Report how many lines contain the word "scene"; answer with the number only.

Material provided »
---------------

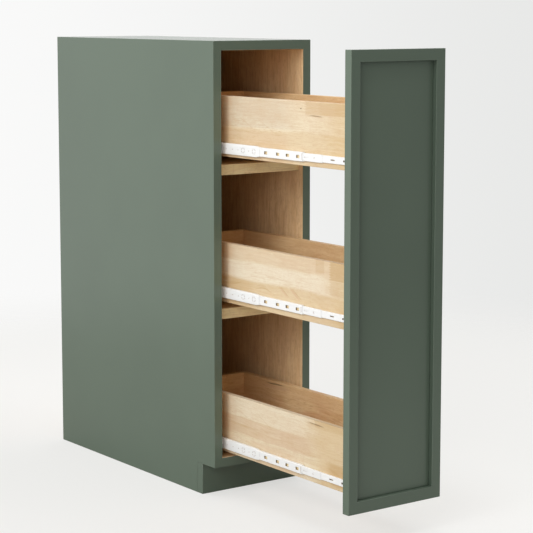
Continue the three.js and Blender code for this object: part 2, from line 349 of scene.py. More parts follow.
def wood_tones(*tones):
    """A wood's four tones, from its palest to its grain's."""
    return dict(zip(("pale", "warm", "blush", "dark"), (rgb(*tone) for tone in tones)))


SANDED = wood_tones((0.87, 0.76, 0.57), (0.75, 0.58, 0.35), (0.75, 0.56, 0.38), (0.64, 0.43, 0.22))
OILED = wood_tones((0.86, 0.65, 0.38), (0.74, 0.50, 0.26), (0.68, 0.38, 0.20), (0.52, 0.26, 0.11))
VENEER = wood_tones((0.92, 0.69, 0.42), (0.81, 0.56, 0.31), (0.78, 0.52, 0.30), (0.55, 0.33, 0.16))
PLANED = wood_tones((1.0, 0.84, 0.50), (0.98, 0.78, 0.43), (0.97, 0.75, 0.42), (0.84, 0.60, 0.30))


def streak(graph, along, across, shape):
    """How strongly a long thin mark, sloped or bowed, covers a point."""
    (centre_a, centre_c), length, width, slope, curve = shape
    a = graph.math("SUBTRACT", along, centre_a)
    c = graph.math("SUBTRACT", across, centre_c)
    c = graph.math("SUBTRACT", c, graph.product(a, slope))
    c = graph.math("SUBTRACT", c, graph.product(graph.product(a, a), curve))
    far_a = graph.math("POWER", graph.math("DIVIDE", a, length / 2), 2.0)
    far_c = graph.math("POWER", graph.math("DIVIDE", c, width / 2), 2.0)
    return graph.smooth(graph.math("ADD", far_a, far_c), 1.0, 0.1)


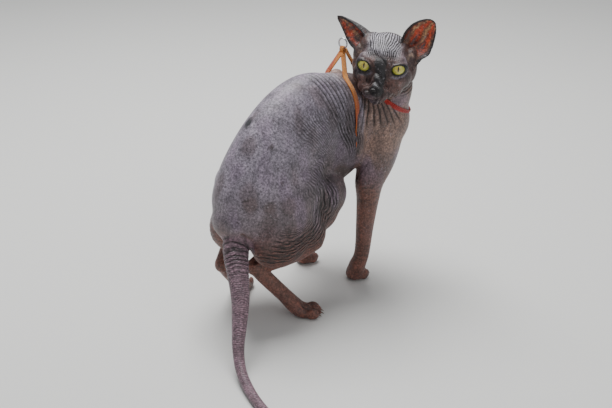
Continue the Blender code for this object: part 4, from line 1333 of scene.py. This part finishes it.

---------------

Final answer » 2